### Directive
Of the lines in the records that follow, how many include the word "corner"? Answer with a bare number.

======== Data section

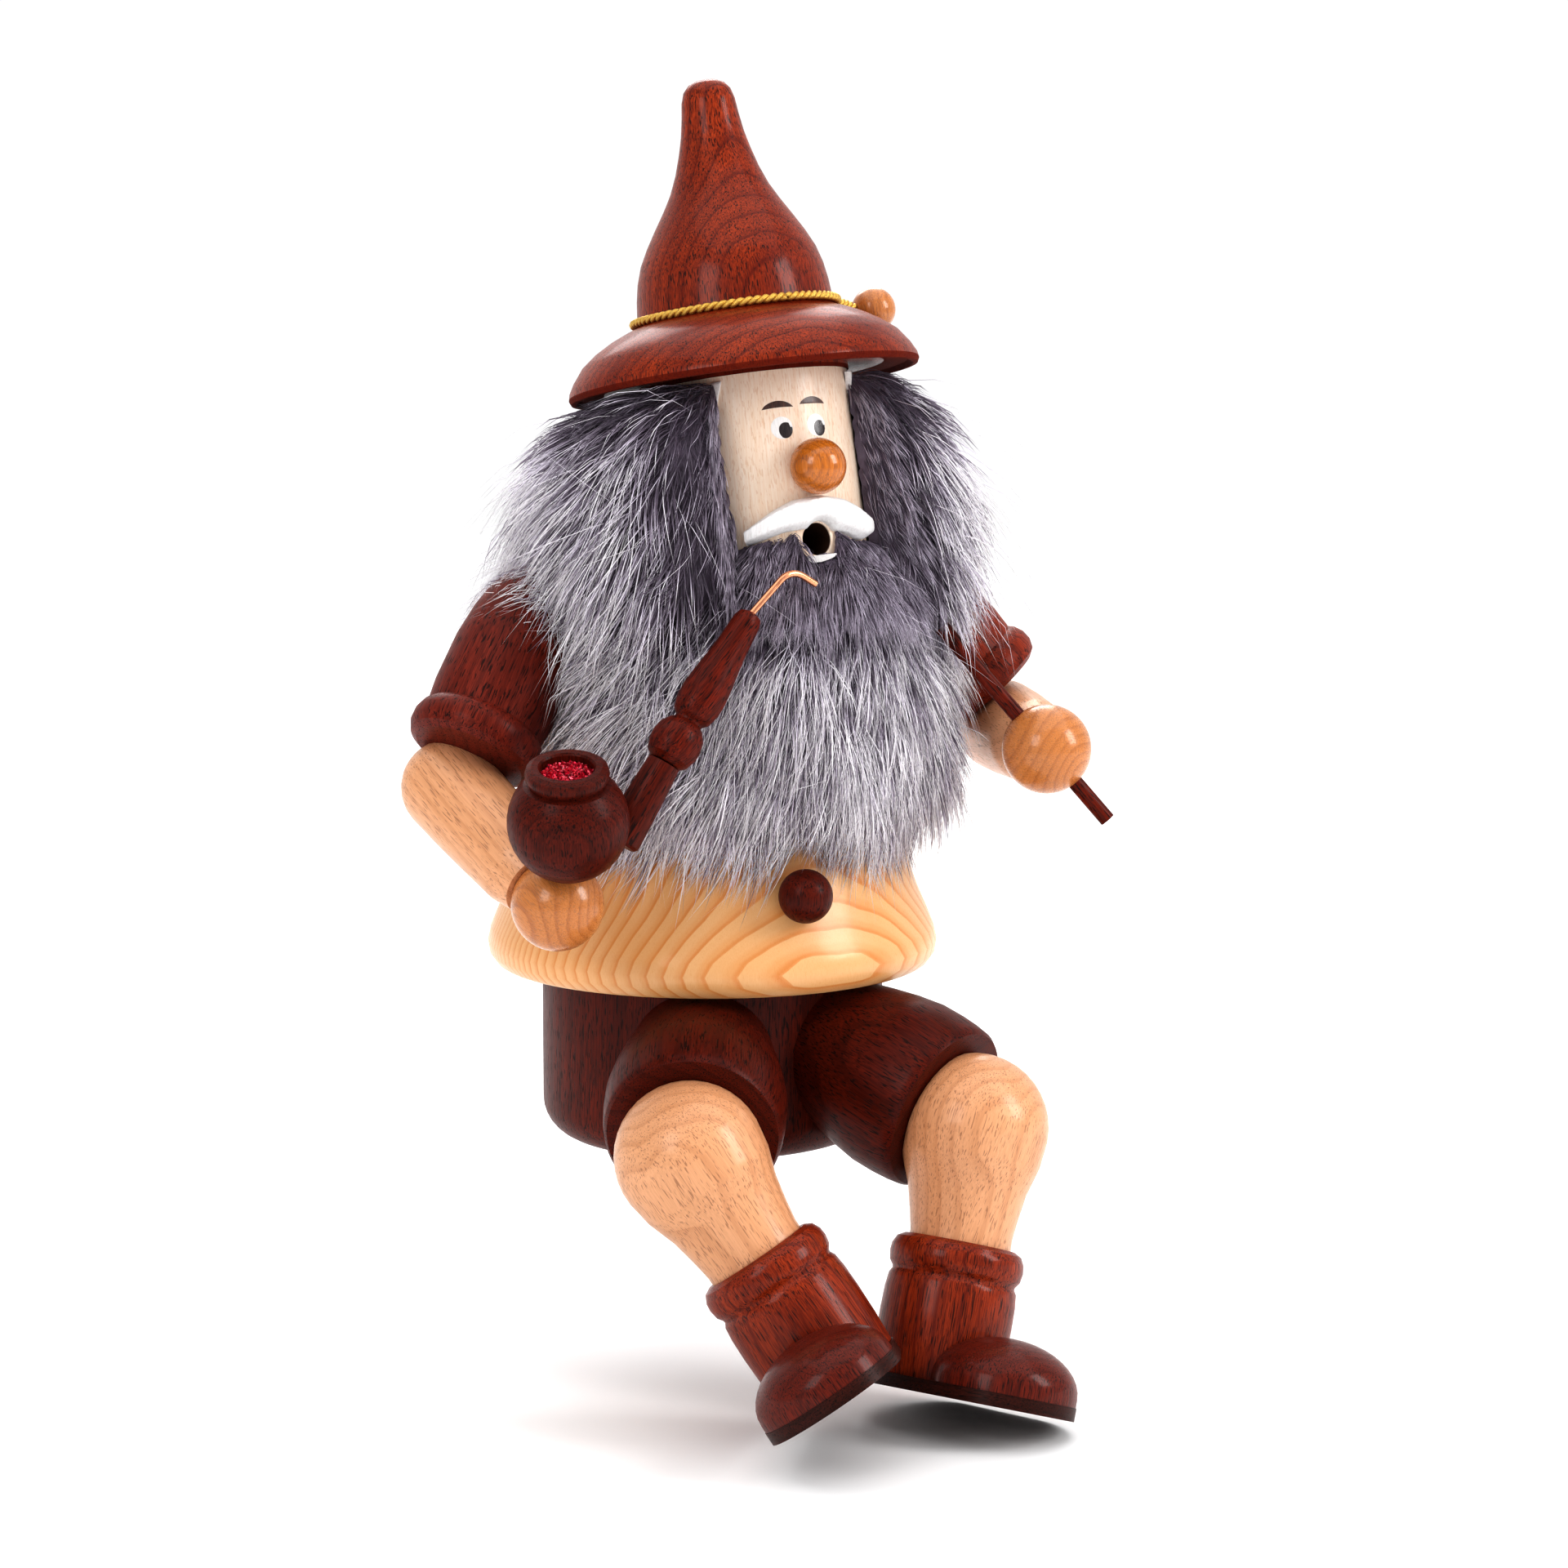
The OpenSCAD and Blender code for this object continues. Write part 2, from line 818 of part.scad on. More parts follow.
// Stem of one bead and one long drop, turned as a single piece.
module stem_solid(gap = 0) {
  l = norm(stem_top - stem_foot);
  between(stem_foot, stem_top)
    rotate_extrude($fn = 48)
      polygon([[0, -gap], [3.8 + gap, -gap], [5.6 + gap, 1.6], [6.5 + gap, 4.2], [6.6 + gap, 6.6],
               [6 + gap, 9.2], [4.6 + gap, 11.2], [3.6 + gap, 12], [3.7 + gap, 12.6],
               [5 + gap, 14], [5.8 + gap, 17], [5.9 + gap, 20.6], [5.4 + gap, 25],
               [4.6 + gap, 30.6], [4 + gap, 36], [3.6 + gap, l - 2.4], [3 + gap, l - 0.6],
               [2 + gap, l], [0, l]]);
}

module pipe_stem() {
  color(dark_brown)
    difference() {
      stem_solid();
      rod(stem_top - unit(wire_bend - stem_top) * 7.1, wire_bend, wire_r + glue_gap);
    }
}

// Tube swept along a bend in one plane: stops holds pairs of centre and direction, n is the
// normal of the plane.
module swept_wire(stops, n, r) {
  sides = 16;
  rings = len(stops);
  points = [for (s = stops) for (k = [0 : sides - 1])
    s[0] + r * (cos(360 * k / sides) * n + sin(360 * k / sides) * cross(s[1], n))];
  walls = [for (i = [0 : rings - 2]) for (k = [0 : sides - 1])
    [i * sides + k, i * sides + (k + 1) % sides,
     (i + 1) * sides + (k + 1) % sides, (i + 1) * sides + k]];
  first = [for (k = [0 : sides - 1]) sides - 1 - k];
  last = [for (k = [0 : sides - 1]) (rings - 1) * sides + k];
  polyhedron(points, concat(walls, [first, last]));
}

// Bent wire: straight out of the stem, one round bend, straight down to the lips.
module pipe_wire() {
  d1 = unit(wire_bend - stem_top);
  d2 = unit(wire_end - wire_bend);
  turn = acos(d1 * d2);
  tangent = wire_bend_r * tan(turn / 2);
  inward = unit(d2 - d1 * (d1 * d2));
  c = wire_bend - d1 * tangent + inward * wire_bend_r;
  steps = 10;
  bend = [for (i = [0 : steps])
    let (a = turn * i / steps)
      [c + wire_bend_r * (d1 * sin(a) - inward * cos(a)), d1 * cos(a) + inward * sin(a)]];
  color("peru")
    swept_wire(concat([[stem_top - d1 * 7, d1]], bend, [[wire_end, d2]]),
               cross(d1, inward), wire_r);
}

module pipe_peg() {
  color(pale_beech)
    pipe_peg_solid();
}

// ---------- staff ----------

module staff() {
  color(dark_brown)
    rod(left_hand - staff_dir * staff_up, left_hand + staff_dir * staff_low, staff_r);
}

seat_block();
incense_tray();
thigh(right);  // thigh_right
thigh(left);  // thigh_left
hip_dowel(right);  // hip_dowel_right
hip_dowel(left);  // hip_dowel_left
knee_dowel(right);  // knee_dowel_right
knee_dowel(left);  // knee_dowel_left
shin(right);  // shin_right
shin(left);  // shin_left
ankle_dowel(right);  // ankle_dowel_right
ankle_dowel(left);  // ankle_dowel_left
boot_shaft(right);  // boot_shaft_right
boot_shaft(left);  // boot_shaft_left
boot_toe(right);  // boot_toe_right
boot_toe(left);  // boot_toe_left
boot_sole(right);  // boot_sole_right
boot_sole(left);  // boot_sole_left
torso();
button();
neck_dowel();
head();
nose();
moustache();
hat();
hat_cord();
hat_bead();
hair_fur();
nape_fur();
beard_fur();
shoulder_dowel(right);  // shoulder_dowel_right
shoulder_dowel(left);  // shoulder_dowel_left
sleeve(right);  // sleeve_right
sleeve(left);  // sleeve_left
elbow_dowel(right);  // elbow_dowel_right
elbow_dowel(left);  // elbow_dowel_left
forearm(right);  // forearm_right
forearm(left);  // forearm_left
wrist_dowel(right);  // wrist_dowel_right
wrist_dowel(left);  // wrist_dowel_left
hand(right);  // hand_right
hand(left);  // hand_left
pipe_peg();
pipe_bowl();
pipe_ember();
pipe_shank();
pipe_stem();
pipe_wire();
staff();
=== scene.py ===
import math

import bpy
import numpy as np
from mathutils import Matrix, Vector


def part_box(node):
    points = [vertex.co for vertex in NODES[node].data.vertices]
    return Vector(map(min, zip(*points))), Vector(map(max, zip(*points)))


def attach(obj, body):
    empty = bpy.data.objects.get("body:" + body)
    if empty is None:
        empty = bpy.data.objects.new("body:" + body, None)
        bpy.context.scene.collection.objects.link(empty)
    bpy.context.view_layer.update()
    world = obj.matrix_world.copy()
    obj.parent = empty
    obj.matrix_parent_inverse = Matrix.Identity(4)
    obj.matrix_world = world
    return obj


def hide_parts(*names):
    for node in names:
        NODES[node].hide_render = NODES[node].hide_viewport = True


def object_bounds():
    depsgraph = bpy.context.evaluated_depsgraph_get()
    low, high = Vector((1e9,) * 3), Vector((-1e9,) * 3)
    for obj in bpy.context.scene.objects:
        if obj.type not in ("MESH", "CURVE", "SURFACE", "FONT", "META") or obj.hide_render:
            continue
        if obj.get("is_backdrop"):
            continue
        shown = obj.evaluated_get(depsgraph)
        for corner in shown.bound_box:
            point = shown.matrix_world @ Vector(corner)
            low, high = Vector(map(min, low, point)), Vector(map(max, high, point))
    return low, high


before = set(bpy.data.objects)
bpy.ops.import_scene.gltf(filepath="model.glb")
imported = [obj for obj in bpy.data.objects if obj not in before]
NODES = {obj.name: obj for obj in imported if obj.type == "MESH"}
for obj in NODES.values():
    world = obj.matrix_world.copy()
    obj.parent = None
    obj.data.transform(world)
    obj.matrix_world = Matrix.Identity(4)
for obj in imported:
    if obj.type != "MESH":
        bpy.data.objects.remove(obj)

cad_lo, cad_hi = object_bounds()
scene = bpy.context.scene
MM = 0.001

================
======== Data section

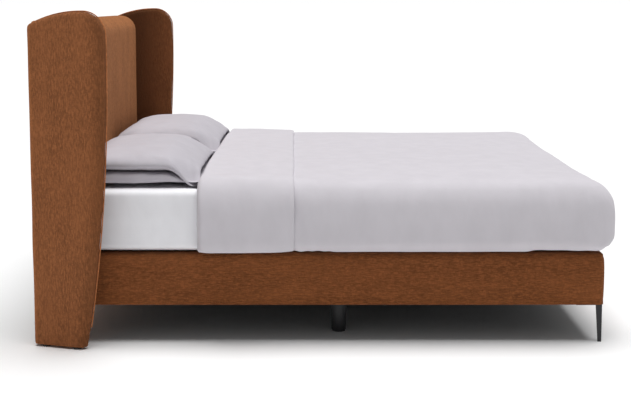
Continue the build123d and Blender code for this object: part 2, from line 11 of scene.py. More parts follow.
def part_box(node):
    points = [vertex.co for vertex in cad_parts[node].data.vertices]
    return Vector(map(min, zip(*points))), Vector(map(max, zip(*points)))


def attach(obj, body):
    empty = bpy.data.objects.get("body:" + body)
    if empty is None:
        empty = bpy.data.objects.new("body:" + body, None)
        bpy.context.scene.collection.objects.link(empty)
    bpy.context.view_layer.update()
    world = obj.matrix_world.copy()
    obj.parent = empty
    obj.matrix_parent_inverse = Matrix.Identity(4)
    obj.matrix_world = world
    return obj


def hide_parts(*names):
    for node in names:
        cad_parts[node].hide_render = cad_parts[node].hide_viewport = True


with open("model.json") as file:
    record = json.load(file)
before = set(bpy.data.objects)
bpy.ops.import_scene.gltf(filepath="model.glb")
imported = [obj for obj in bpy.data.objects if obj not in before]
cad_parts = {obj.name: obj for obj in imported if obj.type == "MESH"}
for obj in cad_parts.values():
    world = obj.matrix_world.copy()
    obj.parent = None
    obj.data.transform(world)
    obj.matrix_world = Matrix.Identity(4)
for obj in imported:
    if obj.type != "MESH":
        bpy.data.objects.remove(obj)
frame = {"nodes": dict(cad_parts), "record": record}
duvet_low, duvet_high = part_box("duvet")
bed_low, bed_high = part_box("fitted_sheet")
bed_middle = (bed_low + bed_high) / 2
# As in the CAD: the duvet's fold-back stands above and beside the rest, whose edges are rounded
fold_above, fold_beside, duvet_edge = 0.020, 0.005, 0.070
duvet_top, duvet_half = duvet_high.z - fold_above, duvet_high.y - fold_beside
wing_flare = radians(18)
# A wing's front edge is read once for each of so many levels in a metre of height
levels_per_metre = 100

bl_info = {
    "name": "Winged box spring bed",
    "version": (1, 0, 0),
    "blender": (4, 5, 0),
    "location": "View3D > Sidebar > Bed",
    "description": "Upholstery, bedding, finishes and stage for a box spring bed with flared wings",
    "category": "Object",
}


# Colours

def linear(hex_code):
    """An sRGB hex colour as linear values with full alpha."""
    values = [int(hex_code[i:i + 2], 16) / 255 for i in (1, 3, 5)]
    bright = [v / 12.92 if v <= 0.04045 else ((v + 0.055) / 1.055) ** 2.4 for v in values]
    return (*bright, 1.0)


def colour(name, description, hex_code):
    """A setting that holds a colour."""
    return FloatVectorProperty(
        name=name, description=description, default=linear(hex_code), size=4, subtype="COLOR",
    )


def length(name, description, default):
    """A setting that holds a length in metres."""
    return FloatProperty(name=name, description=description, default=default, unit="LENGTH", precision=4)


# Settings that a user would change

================

### Answer
2